What I have found is that you will never reach the final destination of agility but don’t give up because you have to start somewhere. Once you think you’ve finally arrived you will only be surprised by another reason to get back on the bus. For me, it’s a constant challenge. Good me vs. Bad me most of of the time. (Read Venkat’s “Practices of an Agile Developer”)

I have a list of thoughts I’ve compiled for encouraging others to start somewhere when it comes to working with legacy code.

  1. If your team must write software let it be the best software your team can write.
  2. If your team must change legacy code let them be the right changes.
  3. Refactoring legacy code with test driven development is fun! It’s extremely challenging and I bet your death march buddies will feel the victory, doing the touch down dance, and thriving on the new found time they have because of the quality produced. Less defects are always a good thing.
  4. Leave the world a better place. When you go into a class to fix yet another legacy bug, look for other improvements that will make the code better. Get atleast the low hanging fruit like unused variables, imports, and methods. Also remove some of that white noise like useless comments, commented out “future enhancement” code snippets, and fixing other noise issues that make changing code more challenging. When I fix a method I check it’s code quality with a PMD IDE plugin and it’s coverage with a EMMA IDE plugin. These tools are freely available! I generally like to eliminate all medium and high priority PMD issues and refactor the method until it has 90% + code coverage. There’s lots of tools out there to try out. The next person that has to work on that code will appreciate your hard work.
  5. If the methods aren’t testable make them. Get skilled in making a method or class testable before you begin changing it. Write a characterization test to protect it’s current behavior. Then, refactor the method to make it testable. An example is taking out instantiated objects out of a method that are evaluated and effect the testability of the method. If you take those out of the method you can set their value outside of the method and allow the method to either call for it or accept it as an argument. You may also enjoy the use of reflection for invoking private methods or to get/set private fields. You can also extract out code that could be in it’s own method. This is very common and extremely helpful when refactoring.
  6. Unreasonable deadlines equate to things not getting done on time. This is no excuse to write poor code. You will be left with more of a mess in the end when still not making the deadline. It’s also possible that bitterness toward your employer will grow and begin to effect your craftsmanship. Take pride in what you produce and allow yourself to be excited to release it!
  7. If death march driven development is what your team’s accustomed to, try to figure out the real problem.

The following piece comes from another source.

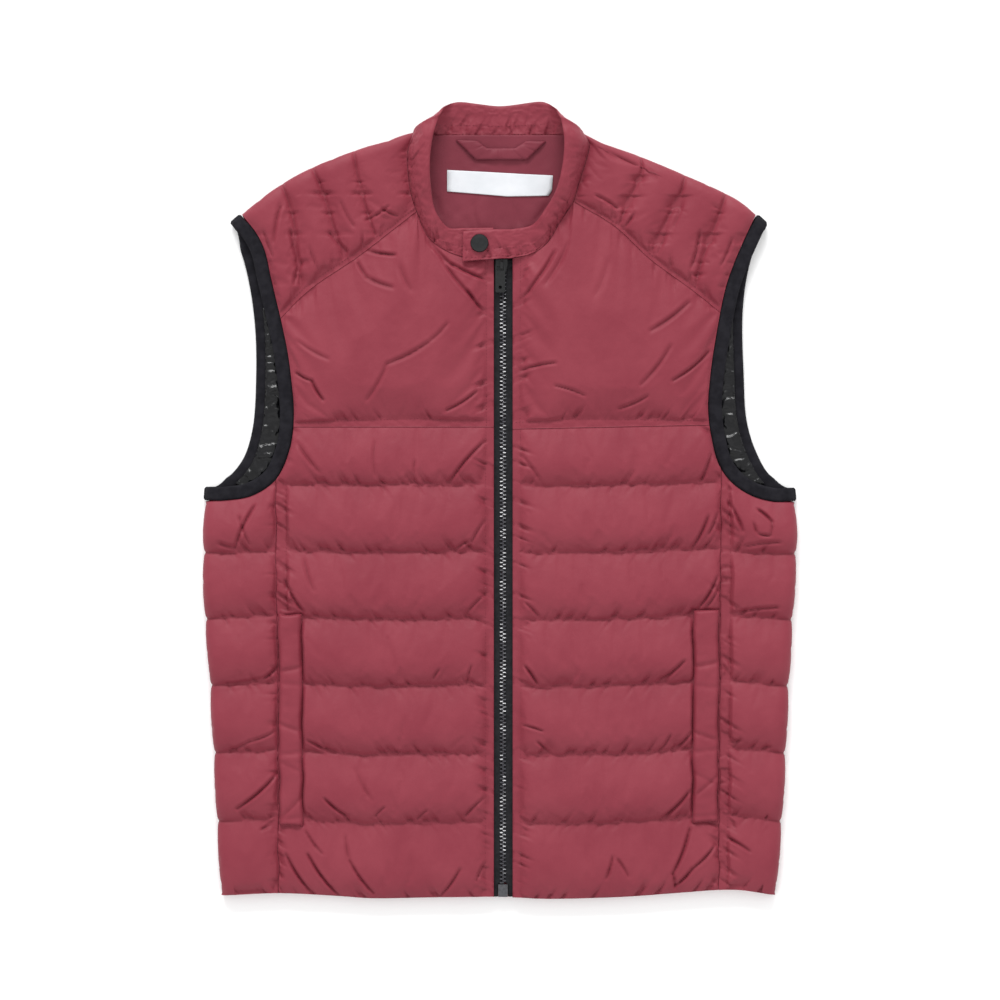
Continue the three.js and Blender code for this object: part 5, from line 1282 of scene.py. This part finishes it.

This may mean changing your estimation process, breaking work down into smaller chunks, time boxing legacy bug fixing, fixing architectural flaws, eliminating heavy processes or frameworks, and anything else that may be specific to your culture or development environment that is hindering agility or causing death march syndrome. Unfortunately, this expose those who thrive on death march development. It makes them feel heroic because of the “effort” and management even passes out the Scooby snacks for this. The problem with this is that it’s based on hours spent versus outcomes or value delivered. In the end, if what’s produced is the most important thing, do it right without killing yourself or taking others down with you.
  8. Teams that want more agility should consider first what not to do. You may find that there’s no way possible to add any new practices to your already overly burdened team. Well, if you’re already over burdened you should take a load or two off your shoulders. Consider the things that you are doing that are not valuable to produce the required outcome. You may be doing some of these things out of practice or “methodology” only because it’s on your team’s SDLC diagram. Always question your team discipline and practices or lack thereof.
  9. Being a developer is riddled with decision after decision, line after line of code, method after method, and integration after integration. Take the time to make the right decisions along the way. This right decision will try to fit into the time and budget and will for sure deliver what’s required without compromising the quality of the value delivered.
  10. Know your code intimately. Emerge your code with tests. Start with a single small requirement, a little test, and a little code to pass that single test. Refactor the code to make it better and repeat those steps often.
  11. Isolate and conquer. Most of the time refactoring legacy code with unit tests will provide proper focus and clarity. However, there are times when the legacy code you are working with is too large and too noisy. This sometimes invites isolating the slither of code that’s causing the problem and fixing it outside its normal inhabitance. Then put it back. I generally don’t like when I have to do this so it may not be that good to do. You may consider what it would take to first make the code less noisy.
  12. Help others. The more everyone is making the code better the faster you will all succeed.

Simply said, there may be many challenges to start driving agility in the refactoring of a legacy application. Don’t look at the legacy application as a bunch of constraints as to why you can’t commit to making it better. Instead, embrace the challenge of making it better  one legacy fix after another.  You will always own that choice. Have fun with it.

This is not by any means an exclusive list of what to do. If you’d like to know more about making code better read Bob Martin’s book “Clean Code” or Michael Feather’s book “Working effectively with Legacy Code” for more ideas.